-- BEGIN Entries provided --

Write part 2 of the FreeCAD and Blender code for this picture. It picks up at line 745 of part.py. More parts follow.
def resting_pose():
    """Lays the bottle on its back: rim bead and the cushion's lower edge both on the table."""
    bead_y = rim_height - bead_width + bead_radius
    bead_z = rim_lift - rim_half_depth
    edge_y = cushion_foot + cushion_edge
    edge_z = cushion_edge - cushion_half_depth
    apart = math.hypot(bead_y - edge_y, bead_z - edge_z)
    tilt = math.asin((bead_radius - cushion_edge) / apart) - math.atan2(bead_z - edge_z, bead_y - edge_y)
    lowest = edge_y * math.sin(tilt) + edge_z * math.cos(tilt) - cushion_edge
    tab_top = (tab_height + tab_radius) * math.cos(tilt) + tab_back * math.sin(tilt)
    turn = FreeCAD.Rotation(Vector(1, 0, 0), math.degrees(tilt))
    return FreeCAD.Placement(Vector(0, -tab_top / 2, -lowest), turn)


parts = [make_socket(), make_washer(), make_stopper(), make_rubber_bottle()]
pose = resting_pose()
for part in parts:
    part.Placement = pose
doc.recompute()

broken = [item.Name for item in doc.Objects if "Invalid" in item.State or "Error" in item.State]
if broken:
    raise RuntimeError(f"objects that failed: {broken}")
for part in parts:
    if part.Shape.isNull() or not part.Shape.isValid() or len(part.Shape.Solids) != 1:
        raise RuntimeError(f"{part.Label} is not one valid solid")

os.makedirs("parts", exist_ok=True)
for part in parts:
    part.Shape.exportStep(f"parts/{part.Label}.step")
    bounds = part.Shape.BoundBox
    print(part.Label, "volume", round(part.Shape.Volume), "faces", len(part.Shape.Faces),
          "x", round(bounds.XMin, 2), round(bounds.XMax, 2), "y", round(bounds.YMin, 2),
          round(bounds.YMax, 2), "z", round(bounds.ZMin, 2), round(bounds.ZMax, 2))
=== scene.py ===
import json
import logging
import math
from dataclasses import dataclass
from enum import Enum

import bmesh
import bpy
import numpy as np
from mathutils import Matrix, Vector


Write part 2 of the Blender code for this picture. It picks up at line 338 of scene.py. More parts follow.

-- END Entries provided --
-- BEGIN Entries provided --

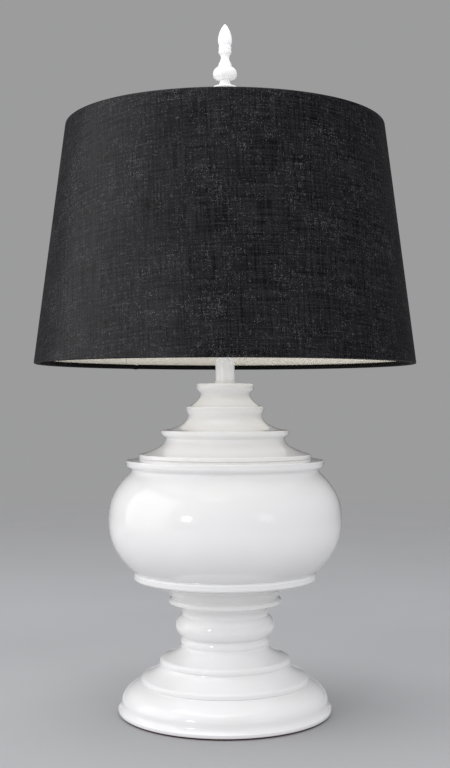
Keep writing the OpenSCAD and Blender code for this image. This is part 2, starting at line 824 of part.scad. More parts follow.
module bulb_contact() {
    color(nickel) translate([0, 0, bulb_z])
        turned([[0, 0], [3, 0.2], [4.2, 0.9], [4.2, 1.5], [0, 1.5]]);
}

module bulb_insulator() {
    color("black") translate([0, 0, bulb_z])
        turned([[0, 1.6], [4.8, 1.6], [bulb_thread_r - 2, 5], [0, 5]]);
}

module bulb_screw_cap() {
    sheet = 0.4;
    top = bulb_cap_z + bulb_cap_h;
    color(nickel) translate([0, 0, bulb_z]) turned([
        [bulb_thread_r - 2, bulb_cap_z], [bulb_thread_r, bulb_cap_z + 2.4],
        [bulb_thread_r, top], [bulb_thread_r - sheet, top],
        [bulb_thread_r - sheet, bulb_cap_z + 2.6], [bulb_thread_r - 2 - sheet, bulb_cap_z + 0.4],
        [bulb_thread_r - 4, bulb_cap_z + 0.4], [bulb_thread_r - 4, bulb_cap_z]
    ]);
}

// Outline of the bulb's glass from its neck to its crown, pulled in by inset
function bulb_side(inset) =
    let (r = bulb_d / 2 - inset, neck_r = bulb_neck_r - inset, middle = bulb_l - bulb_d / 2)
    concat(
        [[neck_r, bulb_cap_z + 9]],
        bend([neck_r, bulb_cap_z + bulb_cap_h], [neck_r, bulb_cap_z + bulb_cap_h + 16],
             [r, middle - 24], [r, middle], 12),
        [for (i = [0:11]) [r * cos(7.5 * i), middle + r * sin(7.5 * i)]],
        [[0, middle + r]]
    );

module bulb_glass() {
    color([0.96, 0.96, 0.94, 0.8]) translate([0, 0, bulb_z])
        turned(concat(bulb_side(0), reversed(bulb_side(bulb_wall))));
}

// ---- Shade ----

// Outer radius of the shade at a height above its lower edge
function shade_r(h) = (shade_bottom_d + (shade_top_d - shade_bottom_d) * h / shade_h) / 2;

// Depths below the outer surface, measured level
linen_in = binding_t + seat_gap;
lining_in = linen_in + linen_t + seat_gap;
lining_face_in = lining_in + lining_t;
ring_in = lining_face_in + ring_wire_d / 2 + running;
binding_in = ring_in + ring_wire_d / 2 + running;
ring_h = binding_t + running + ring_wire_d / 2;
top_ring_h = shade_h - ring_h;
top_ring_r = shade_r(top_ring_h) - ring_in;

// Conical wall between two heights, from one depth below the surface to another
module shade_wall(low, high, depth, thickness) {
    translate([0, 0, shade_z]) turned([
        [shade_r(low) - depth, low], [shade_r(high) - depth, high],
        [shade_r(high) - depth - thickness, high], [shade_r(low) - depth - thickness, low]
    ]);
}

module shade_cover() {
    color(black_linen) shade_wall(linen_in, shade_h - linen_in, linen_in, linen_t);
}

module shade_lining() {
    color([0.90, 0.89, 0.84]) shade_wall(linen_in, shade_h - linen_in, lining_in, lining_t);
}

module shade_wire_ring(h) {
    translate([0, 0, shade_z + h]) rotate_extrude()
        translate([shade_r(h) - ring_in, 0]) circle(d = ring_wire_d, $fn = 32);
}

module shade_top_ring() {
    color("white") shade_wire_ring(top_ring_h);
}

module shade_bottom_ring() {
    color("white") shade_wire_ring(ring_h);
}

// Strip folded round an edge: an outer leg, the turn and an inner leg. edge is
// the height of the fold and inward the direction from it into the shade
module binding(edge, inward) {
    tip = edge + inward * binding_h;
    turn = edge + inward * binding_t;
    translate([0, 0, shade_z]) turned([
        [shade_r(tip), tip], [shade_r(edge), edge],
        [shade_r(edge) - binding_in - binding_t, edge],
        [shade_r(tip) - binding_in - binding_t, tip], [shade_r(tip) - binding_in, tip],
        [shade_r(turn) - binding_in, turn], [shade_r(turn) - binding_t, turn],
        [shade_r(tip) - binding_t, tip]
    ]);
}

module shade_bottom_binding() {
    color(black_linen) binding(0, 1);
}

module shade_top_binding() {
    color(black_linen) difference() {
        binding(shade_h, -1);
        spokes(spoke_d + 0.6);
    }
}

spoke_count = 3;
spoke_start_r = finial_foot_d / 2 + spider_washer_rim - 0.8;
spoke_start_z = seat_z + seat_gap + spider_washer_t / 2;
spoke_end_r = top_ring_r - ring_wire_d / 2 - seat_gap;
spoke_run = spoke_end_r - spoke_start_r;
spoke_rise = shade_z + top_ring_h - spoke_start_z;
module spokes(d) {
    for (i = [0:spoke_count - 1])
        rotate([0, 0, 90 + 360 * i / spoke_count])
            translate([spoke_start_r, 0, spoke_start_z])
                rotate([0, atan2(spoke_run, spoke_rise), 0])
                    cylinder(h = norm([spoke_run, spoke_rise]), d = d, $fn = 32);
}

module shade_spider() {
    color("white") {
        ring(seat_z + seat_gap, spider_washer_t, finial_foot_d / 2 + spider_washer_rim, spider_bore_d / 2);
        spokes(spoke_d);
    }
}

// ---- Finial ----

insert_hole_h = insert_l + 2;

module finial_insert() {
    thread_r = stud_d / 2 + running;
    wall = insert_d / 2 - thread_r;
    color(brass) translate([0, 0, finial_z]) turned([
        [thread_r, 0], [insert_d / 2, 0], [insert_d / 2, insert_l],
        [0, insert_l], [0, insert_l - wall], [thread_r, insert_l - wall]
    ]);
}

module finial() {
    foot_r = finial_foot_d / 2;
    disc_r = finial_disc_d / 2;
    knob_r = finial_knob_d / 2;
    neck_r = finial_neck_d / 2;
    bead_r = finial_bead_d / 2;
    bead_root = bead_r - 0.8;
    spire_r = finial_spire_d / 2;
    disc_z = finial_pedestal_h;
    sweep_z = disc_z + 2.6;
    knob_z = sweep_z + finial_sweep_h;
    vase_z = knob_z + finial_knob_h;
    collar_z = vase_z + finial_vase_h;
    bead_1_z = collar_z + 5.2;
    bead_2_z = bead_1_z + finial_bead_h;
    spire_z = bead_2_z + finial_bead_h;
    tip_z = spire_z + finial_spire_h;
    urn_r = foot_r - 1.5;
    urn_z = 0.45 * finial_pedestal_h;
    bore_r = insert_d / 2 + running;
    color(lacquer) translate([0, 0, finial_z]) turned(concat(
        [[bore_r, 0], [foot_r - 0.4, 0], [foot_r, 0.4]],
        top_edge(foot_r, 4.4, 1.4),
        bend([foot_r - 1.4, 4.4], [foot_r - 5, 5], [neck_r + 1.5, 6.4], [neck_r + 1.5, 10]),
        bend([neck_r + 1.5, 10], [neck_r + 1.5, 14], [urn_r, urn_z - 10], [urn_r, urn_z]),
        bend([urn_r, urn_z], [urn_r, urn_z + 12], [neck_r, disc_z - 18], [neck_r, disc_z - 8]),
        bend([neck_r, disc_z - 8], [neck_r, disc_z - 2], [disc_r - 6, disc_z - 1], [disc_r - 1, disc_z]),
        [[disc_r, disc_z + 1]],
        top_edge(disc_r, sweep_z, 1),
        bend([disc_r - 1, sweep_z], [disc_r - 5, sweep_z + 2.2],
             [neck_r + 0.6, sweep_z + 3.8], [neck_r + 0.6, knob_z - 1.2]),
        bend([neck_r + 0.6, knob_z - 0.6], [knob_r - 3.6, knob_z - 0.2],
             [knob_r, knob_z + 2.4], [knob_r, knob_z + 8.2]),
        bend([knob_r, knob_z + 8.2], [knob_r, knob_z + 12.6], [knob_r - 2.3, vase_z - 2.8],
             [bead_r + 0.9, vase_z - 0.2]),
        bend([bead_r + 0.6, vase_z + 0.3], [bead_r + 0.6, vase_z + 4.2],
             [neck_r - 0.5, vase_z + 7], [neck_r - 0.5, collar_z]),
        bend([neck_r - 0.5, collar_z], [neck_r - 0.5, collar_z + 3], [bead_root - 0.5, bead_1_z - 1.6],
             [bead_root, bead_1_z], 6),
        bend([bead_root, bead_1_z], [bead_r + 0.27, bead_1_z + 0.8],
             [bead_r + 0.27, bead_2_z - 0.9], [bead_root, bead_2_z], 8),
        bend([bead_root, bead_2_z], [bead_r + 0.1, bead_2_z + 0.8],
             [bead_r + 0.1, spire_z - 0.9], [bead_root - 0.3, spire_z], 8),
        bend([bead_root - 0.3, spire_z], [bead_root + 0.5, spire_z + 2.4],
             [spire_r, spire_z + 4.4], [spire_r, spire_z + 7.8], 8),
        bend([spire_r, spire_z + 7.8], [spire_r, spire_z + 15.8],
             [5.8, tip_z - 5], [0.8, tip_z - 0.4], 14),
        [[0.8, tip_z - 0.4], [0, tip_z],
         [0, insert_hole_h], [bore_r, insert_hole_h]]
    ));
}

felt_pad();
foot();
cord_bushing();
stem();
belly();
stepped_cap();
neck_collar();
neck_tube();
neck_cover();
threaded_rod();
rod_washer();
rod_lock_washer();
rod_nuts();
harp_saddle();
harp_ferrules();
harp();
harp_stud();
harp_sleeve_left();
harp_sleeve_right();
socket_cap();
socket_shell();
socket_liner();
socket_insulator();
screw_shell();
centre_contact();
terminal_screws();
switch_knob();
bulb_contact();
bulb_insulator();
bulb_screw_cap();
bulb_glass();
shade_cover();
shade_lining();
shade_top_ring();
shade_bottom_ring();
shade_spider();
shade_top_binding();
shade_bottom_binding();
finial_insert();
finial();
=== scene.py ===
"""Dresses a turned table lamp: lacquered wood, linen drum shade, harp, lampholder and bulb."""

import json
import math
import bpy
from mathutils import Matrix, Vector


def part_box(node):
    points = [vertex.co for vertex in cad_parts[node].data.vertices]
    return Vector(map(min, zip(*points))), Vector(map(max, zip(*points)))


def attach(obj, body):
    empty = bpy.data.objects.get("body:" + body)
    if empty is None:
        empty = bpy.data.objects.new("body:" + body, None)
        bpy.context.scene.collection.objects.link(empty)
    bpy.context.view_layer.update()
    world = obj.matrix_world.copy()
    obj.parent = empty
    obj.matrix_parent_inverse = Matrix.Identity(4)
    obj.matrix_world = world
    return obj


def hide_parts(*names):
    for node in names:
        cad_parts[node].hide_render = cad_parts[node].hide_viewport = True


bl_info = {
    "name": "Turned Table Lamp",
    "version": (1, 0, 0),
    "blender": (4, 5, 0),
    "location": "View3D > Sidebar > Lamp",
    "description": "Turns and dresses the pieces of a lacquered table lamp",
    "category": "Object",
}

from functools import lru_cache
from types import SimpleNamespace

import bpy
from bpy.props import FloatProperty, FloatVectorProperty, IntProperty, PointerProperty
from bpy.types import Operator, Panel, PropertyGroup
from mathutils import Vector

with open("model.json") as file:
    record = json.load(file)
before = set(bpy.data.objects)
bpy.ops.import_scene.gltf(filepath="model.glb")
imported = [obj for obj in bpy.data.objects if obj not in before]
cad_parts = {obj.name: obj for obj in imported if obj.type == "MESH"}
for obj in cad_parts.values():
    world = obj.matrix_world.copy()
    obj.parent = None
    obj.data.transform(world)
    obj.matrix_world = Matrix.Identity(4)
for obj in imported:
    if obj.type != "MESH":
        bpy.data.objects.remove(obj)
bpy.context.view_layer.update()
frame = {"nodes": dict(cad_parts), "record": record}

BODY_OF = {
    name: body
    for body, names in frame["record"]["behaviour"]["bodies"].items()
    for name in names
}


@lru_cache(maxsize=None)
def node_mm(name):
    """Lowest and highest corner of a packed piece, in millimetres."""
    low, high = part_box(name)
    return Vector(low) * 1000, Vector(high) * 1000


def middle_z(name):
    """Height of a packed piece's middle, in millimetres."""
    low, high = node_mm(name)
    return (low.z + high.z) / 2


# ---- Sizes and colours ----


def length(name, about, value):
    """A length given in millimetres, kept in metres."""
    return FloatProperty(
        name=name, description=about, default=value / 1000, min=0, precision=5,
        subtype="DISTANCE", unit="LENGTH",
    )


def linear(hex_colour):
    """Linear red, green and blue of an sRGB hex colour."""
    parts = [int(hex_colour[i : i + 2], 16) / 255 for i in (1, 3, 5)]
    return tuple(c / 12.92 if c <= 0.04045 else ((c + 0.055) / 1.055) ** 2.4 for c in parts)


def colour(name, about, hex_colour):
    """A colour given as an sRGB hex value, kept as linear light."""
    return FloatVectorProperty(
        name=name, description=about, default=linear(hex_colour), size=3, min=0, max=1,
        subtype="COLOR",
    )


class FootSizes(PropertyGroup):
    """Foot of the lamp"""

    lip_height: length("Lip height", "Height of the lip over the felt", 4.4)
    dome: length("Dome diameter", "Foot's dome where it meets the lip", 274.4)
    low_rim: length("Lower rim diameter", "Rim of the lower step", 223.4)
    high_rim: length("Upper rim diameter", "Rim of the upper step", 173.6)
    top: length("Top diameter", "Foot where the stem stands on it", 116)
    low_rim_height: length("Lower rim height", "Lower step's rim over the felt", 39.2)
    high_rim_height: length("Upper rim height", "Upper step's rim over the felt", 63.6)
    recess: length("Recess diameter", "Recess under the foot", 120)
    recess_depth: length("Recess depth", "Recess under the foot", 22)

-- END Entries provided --

What is asked:
Each line from the line containing "felt_pad();" through the line containing "record = json.load(file)" is to be transcribed exactly, and no other line.

Problem solution:
felt_pad();
foot();
cord_bushing();
stem();
belly();
stepped_cap();
neck_collar();
neck_tube();
neck_cover();
threaded_rod();
rod_washer();
rod_lock_washer();
rod_nuts();
harp_saddle();
harp_ferrules();
harp();
harp_stud();
harp_sleeve_left();
harp_sleeve_right();
socket_cap();
socket_shell();
socket_liner();
socket_insulator();
screw_shell();
centre_contact();
terminal_screws();
switch_knob();
bulb_contact();
bulb_insulator();
bulb_screw_cap();
bulb_glass();
shade_cover();
shade_lining();
shade_top_ring();
shade_bottom_ring();
shade_spider();
shade_top_binding();
shade_bottom_binding();
finial_insert();
finial();
=== scene.py ===
"""Dresses a turned table lamp: lacquered wood, linen drum shade, harp, lampholder and bulb."""

import json
import math
import bpy
from mathutils import Matrix, Vector


def part_box(node):
    points = [vertex.co for vertex in cad_parts[node].data.vertices]
    return Vector(map(min, zip(*points))), Vector(map(max, zip(*points)))


def attach(obj, body):
    empty = bpy.data.objects.get("body:" + body)
    if empty is None:
        empty = bpy.data.objects.new("body:" + body, None)
        bpy.context.scene.collection.objects.link(empty)
    bpy.context.view_layer.update()
    world = obj.matrix_world.copy()
    obj.parent = empty
    obj.matrix_parent_inverse = Matrix.Identity(4)
    obj.matrix_world = world
    return obj


def hide_parts(*names):
    for node in names:
        cad_parts[node].hide_render = cad_parts[node].hide_viewport = True


bl_info = {
    "name": "Turned Table Lamp",
    "version": (1, 0, 0),
    "blender": (4, 5, 0),
    "location": "View3D > Sidebar > Lamp",
    "description": "Turns and dresses the pieces of a lacquered table lamp",
    "category": "Object",
}

from functools import lru_cache
from types import SimpleNamespace

import bpy
from bpy.props import FloatProperty, FloatVectorProperty, IntProperty, PointerProperty
from bpy.types import Operator, Panel, PropertyGroup
from mathutils import Vector

with open("model.json") as file:
    record = json.load(file)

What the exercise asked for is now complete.